For others, trauma dumping is tied to emotional regulation. When feelings run high, sharing everything can feel like the only way to calm the nervous system. Some people never had models for healthy boundaries growing up, so oversharing became confused with intimacy.
And many people simply mistake being known about for being known with.
Attachment Styles and Vulnerability Patterns
Attachment styles can help explain why vulnerability feels easier or harder for different people.
People with fearful-avoidant attachment often crave closeness but fear rejection. They may share intensely, then pull away out of shame or fear. This creates a painful cycle of closeness and distance.
Those with anxious-avoidant attachment want connection but fear losing independence. They may struggle to share their needs and feel overwhelmed when others rely on them emotionally.

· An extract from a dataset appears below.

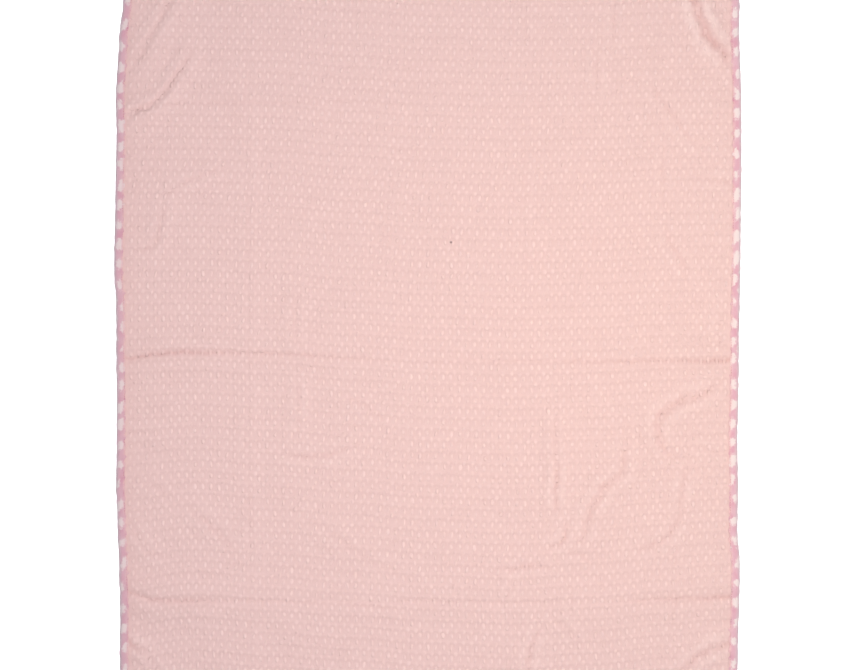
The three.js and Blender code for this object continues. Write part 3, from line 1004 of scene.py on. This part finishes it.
def tapeMaterial():
    material, tree, shader = clothMaterial("spottedTape", tape["roughness"], tape["sheen"])
    x, y = clothPlace(tree)
    spacing, spotSize = tape["spotSpacing"], tape["spotSize"]
    fromSpot = []
    for way, scale in zip(("ADD", "SUBTRACT"), tape["strayScales"]):
        exact = maths(tree, "DIVIDE", maths(tree, way, x, y), spacing * mm)
        place = maths(tree, "ADD", exact, swayed(tree, scale, 1.0, tape["spotStray"], 0))
        fromSpot.append(maths(tree, "SUBTRACT", place, maths(tree, "ROUND", place)))
    across = maths(tree, "MULTIPLY", maths(tree, "ADD", *fromSpot), spacing / spotSize[0])
    along = maths(tree, "MULTIPLY", maths(tree, "SUBTRACT", *fromSpot), spacing / spotSize[1])
    size = swayed(tree, tape["sizeScale"], 1.0, tape["spotSpread"], 1)
    ragged = swayed(tree, tape["raggedScale"], 2.0, tape["ragged"], 0)
    far = maths(tree, "ADD", farOf(tree, across, along), ragged)
    edge = maths(tree, "DIVIDE", maths(tree, "SUBTRACT", size, far), tape["spotBlur"])
    share = between(tree, maths(tree, "ADD", edge, 0.5), 0.0, 1.0)
    patches = between(tree, swayed(tree, tape["patchScale"], 2.0, 3.0, 0.3), 0.0, tape["mostDeep"])
    pink = mixColor(tree, patches, linear(*tape["pink"]), linear(*tape["deepPink"]))
    tone = mixColor(tree, share, pink, linear(*tape["spot"]))
    worn = between(tree, swayed(tree, tape["wornScale"], 3.0, 4.0, 0.7), 0.0, 1.0)
    tone = mixColor(tree, maths(tree, "MULTIPLY", worn, keptValue(tree, "seam")), tone, linear(*tape["worn"]))
    # painted shade on the tape's outer edge, where it rolls down
    rimShade = maths(tree, "MULTIPLY", keptValue(tree, "rim"), tape["rimShadeShare"])
    tone = mixColor(tree, rimShade, tone, linear(*tape["rim"]))
    # painted shade on the strip turned from the light
    tone = mixColor(tree, keptValue(tree, "dim"), tone, linear(*tape["dim"]))
    tree.links.new(tone, shader.inputs["Base Color"])
    yarnBump(tree, shader, (2600, 2600, 1200), 0.3, 0.0002)
    return material


def slowWaves(along, phase, waves):
    return sum(size * np.sin(along / length + turns * phase) for size, length, turns in waves)


def makeTape(name, halfRun, toFlat, phase, dim, material):
    outline, travelled = plyOutline(tapeSection())
    outline, travelled = outline[::-1], travelled[::-1]
    mitre = tape["width"] + 0.5
    lines = np.array([-halfRun, *spread(mitre - halfRun, halfRun - mitre, tape["step"]), halfRun])
    inwards, along = np.meshgrid(outline[:, 0], lines)
    height = np.broadcast_to(outline[:, 1], inwards.shape).copy()
    ends = np.abs(along) == halfRun
    along = np.where(ends, along - np.sign(along) * (inwards + 0.1), along)
    calm = np.clip((halfRun - np.abs(along)) / tape["endCalm"], 0, 1)
    ripple = pucker(along * 1.9 + phase)
    onTop = np.clip((height - 1.2) / 1.5, 0, 1)
    nearStitch = np.exp(-((inwards - tape["stitchLine"] + 2.2) / 3.0) ** 2)
    height = height + tape["ripple"] * ripple * onTop * nearStitch * calm
    outer = np.clip(1 - inwards / tape["width"], 0, 1)
    inwards = inwards + calm * (tape["wobble"] * pucker(along * 0.9 + phase * 2) * outer
                                + tape["innerWobble"] * pucker(along * 1.6 + phase * 5) * (1 - outer) ** 3)
    flatX, flatY = toFlat(inwards, along)
    points = lay(flatX, flatY, height)
    rows, around = inwards.shape
    index = np.arange(rows * around).reshape(rows, around)
    a, b = index[:-1], np.roll(index[:-1], -1, 1)
    c, d = np.roll(index[1:], -1, 1), index[1:]
    sides = np.stack([a, b, c, d], -1).reshape(-1, 4).tolist()
    caps = []
    half = around // 2
    for first, flip in ((0, False), ((rows - 1) * around, True)):
        for i in range(half - 1):
            quad = [first + i, first + i + 1, first + around - 2 - i, first + around - 1 - i]
            caps.append(quad if flip else quad[::-1])
    middle = np.broadcast_to(travelled, inwards.shape) - travelled.max() / 2
    across = middle + tape["firstSpot"] + slowWaves(along, phase, tape["wander"])
    up = along + slowWaves(along, phase, tape["slip"]) + phase * tape["spotShift"] + middle * tape["skew"]
    uvs = np.stack([across, up], -1)
    made = meshObject(name, points.reshape(-1, 3) * mm, sides + caps, material, uvs.reshape(-1, 2) * mm)
    # how near the outer edge a point is, for the painted rim shade
    rim = np.exp(-(np.maximum(inwards, 0) / tape["rimShadeReach"]) ** 2)
    seam = np.exp(-((tape["width"] - inwards) / tape["wornReach"]) ** 2)
    for key, values in (("rim", rim), ("seam", seam), ("dim", dim * (1 - rim))):
        keepValues(made.data, key, values)
    return made


# Stitches: Geometry Nodes lay one short thread after another along the seam

stitches = {
    "length": 2.7,
    "gap": 0.55,
    "thread": 0.55,
    "rise": 0.16,
    "pale": (232, 184, 188),
    # the thread's darker stretches: partly its own colour, partly painted seam shadow
    "deep": (196, 108, 124),
}


def stitchTree():
    tree, given, result = newTree("stitches", [
        ("Stitch Length", "Float"), ("Gap", "Float"), ("Thread", "Float"), ("Material", "Material")])
    link = tree.links.new
    toCurve = addNode(tree, "GeometryNodeMeshToCurve")
    link(given.outputs["Geometry"], toCurve.inputs[0])
    along = addNode(tree, "GeometryNodeCurveToPoints", mode="LENGTH")
    link(toCurve.outputs[0], along.inputs[0])
    link(maths(tree, "ADD", given.outputs["Stitch Length"], given.outputs["Gap"]), along.inputs["Length"])
    thread = addNode(tree, "GeometryNodeMeshUVSphere", Segments=6, Rings=4, Radius=0.5)
    stand = addNode(tree, "GeometryNodeInstanceOnPoints")
    link(along.outputs["Points"], stand.inputs["Points"])
    link(thread.outputs["Mesh"], stand.inputs["Instance"])
    link(along.outputs["Rotation"], stand.inputs["Rotation"])
    link(vectorOf(tree, given.outputs["Thread"], given.outputs["Thread"], given.outputs["Stitch Length"]),
         stand.inputs["Scale"])
    return finishTree(tree, given, result, stand.outputs[0])


def threadMaterial():
    material, tree, shader = clothMaterial("thread", 0.6, 0.1)
    # darker in stretches, partly the thread's colour and partly painted seam shadow
    patch = swayed(tree, (70, 70, 70), 4.0, 5.0, 0.3)
    tone = mixColor(tree, patch, linear(*stitches["pale"]), linear(*stitches["deep"]))
    tree.links.new(tone, shader.inputs["Base Color"])
    return material


def makeStitches(material):
    run = tape["stitchLine"]
    x = spread(run - halfWidth, halfWidth - run, 3)
    y = spread(run - halfLength, halfLength - run, 3)
    loop = [*[(a, run - halfLength) for a in x[:-1]], *[(halfWidth - run, b) for b in y[:-1]],
            *[(a, halfLength - run) for a in x[:0:-1]], *[(run - halfWidth, b) for b in y[:0:-1]]]
    flat = np.array(loop)
    height = tape["stitchHeight"] + tape["ply"] / 2 + stitches["rise"]
    points = lay(flat[:, 0], flat[:, 1], height) * mm
    edges = [(i, (i + 1) % len(points)) for i in range(len(points))]
    return grown("stitching", guideObject(points, edges), stitchTree(), {
        "Stitch Length": stitches["length"] * mm, "Gap": stitches["gap"] * mm, "Thread": stitches["thread"] * mm,
        "Material": material})


# Camera straight above, framed as the photograph: its middle lies a little above the blanket's

view = {
    "middle": (2.7, 28.1),
    "shownWidth": 1097,
    "lens": 60,
    "sensor": 36,
}


def makeCamera():
    data = bpy.data.cameras.new("camera")
    data.lens, data.sensor_width = view["lens"], view["sensor"]
    data.clip_end = 50
    camera = inScene(bpy.data.objects.new("camera", data))
    height = view["shownWidth"] * mm * view["lens"] / view["sensor"]
    camera.location = (view["middle"][0] * mm, view["middle"][1] * mm, height)
    bpy.context.scene.camera = camera


# A broad soft lamp overhead, a narrower warm one over the right half, and a faint low one from the right
lights = [
    {"name": "overhead", "place": (0.13, 0.02, 2.3), "aim": (0.13, 0.02, 0), "size": (1.5, 2.0), "spread": 140,
     "power": 33.6, "tint": (0.953, 0.951, 1.0)},
    {"name": "overRight", "place": (0.32, 0.03, 1.4), "aim": (0.32, 0.03, 0), "size": (0.7, 0.7), "spread": 60,
     "power": 0.39, "tint": (1.0, 0.8, 0.25)},
    {"name": "window", "place": (6.5, 0.4, 4.6), "aim": (0, 0, 0), "size": (2.2, 2.2), "spread": 180, "power": 50,
     "tint": (1.0, 0.97, 0.94)},
]
room = {"tint": (0.98, 0.985, 1.0), "strength": 0.165}


def makeLights():
    for light in lights:
        data = bpy.data.lights.new(light["name"], "AREA")
        data.shape = "RECTANGLE"
        (data.size, data.size_y), data.energy, data.color = light["size"], light["power"], light["tint"]
        data.spread = math.radians(light["spread"])
        lamp = inScene(bpy.data.objects.new(light["name"], data))
        lamp.location = light["place"]
        lamp.rotation_euler = (mathutils.Vector(light["aim"]) - lamp.location).to_track_quat("-Z", "Y").to_euler()
        lamp.visible_camera = False
    world = bpy.data.worlds.new("room")
    world.use_nodes = True
    background = world.node_tree.nodes["Background"]
    background.inputs["Color"].default_value = (*room["tint"], 1.0)
    background.inputs["Strength"].default_value = room["strength"]
    bpy.context.scene.world = world
    bpy.context.scene.view_settings.view_transform = "Standard"


# A lit white sweep, as in the photo. Its reach and drop are metres.
floorLook = {
    "reach": 14,
    "drop": -0.0002,
    "finish": {"Base Color": (0.8, 0.8, 0.8, 1.0), "Roughness": 0.8, "Emission Color": (1.0, 1.0, 1.0, 1.0),
               "Emission Strength": 0.75},
}


def makeFloor():
    material = bpy.data.materials.new("paleFloor")
    material.use_nodes = True
    shader = material.node_tree.nodes["Principled BSDF"]
    for key, value in floorLook["finish"].items():
        shader.inputs[key].default_value = value
    size, drop = floorLook["reach"], floorLook["drop"]
    corners = [(-size, -size, drop), (size, -size, drop), (size, size, drop), (-size, size, drop)]
    floor = meshObject("floor", corners, [(0, 1, 2, 3)], material, smooth=False)


makeCamera()
makeLights()
makeFloor()
print("camera, light and floor made")

ground = piqueMaterial("piqueGround", hollowShadeAndFleck, "hollowShade", ((900, 900, 900), 0.35, 0.0004))
tuftFinish = piqueMaterial("piqueTuft", tuftHighlightAndFleck, "tuftHighlight", ((1600, 260, 900), 0.5, 0.0005))
panel, surface = makePanel(ground)
print("panel made:", len(panel.data.polygons), "faces")

domes = tuftTree()
strongTufts = makeTufts("strong", domes, tuftFinish, surface)
weakTufts = makeTufts("weak", domes, tuftFinish, surface)
print("tufts made:", len(strongTufts.data.polygons), len(weakTufts.data.polygons), "faces")

tapeFinish = tapeMaterial()
strips = {
    "binding_left": makeTape("tapeLeft", halfLength, lambda a, s: (a - halfWidth, s), 0.4, 0.16, tapeFinish),
    "binding_right": makeTape("tapeRight", halfLength, lambda a, s: (halfWidth - a, -s), 1.7, 0.0, tapeFinish),
    "binding_top": makeTape("tapeTop", halfWidth, lambda a, s: (s, halfLength - a), 2.9, 0.0, tapeFinish),
    "binding_bottom": makeTape("tapeBottom", halfWidth, lambda a, s: (-s, a - halfLength), 4.2, 0.0, tapeFinish),
}
stitching = makeStitches(threadMaterial())
print("binding and stitches made:", len(stitching.data.polygons), "stitch faces")

for piece in (panel, strongTufts, weakTufts, stitching, *strips.values()):
    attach(piece, "root")
for node, strip in strips.items():
    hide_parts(node)
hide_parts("panel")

Dismissive-avoidant attachment often shows up as emotional distance. These individuals minimize emotions, rely heavily on themselves, and avoid deep vulnerability to protect their independence.
Secure attachment allows for emotional closeness without losing balance. These relationships involve mutual sharing, clear boundaries, and the ability to hear one another’s needs without defensiveness.
Most people recognize parts of themselves in more than one style. This is not about labeling. It is about awareness.
Practicing Healthy Emotional Vulnerability
Think of vulnerability like a VIP section. Not everyone gets full access, and that is healthy.
Some helpful guidelines:
- Check your motives. Are you sharing to connect, or to release emotional pressure?
- Consider timing. Has this relationship shown consistency and safety over time?
- Read the room. Notice engagement, body language, and emotional capacity.
- Share gradually. Low-risk vulnerability first. Depth comes later.
- Allow reciprocity. Emotional closeness should move both ways.
- Build regulation skills. One person cannot be your only outlet.
- Strengthen communication. Listen, reflect, validate, and avoid fixing.
- Honor boundaries. Yours and theirs. Including your own internal limits.
The Kind of Intimacy That Lasts
True intimacy is not built on dramatic disclosures or testing how much someone can tolerate. It is built through consistency, care, and thoughtful sharing over time.
Your story matters. Your emotions matter. And you deserve to share them with people who have earned your trust and can meet you with respect and reciprocity.
Healthy emotional vulnerability in relationships is not about saying everything. It is about saying the right things, at the right time, with the right people.
And that kind of connection is worth taking slowly.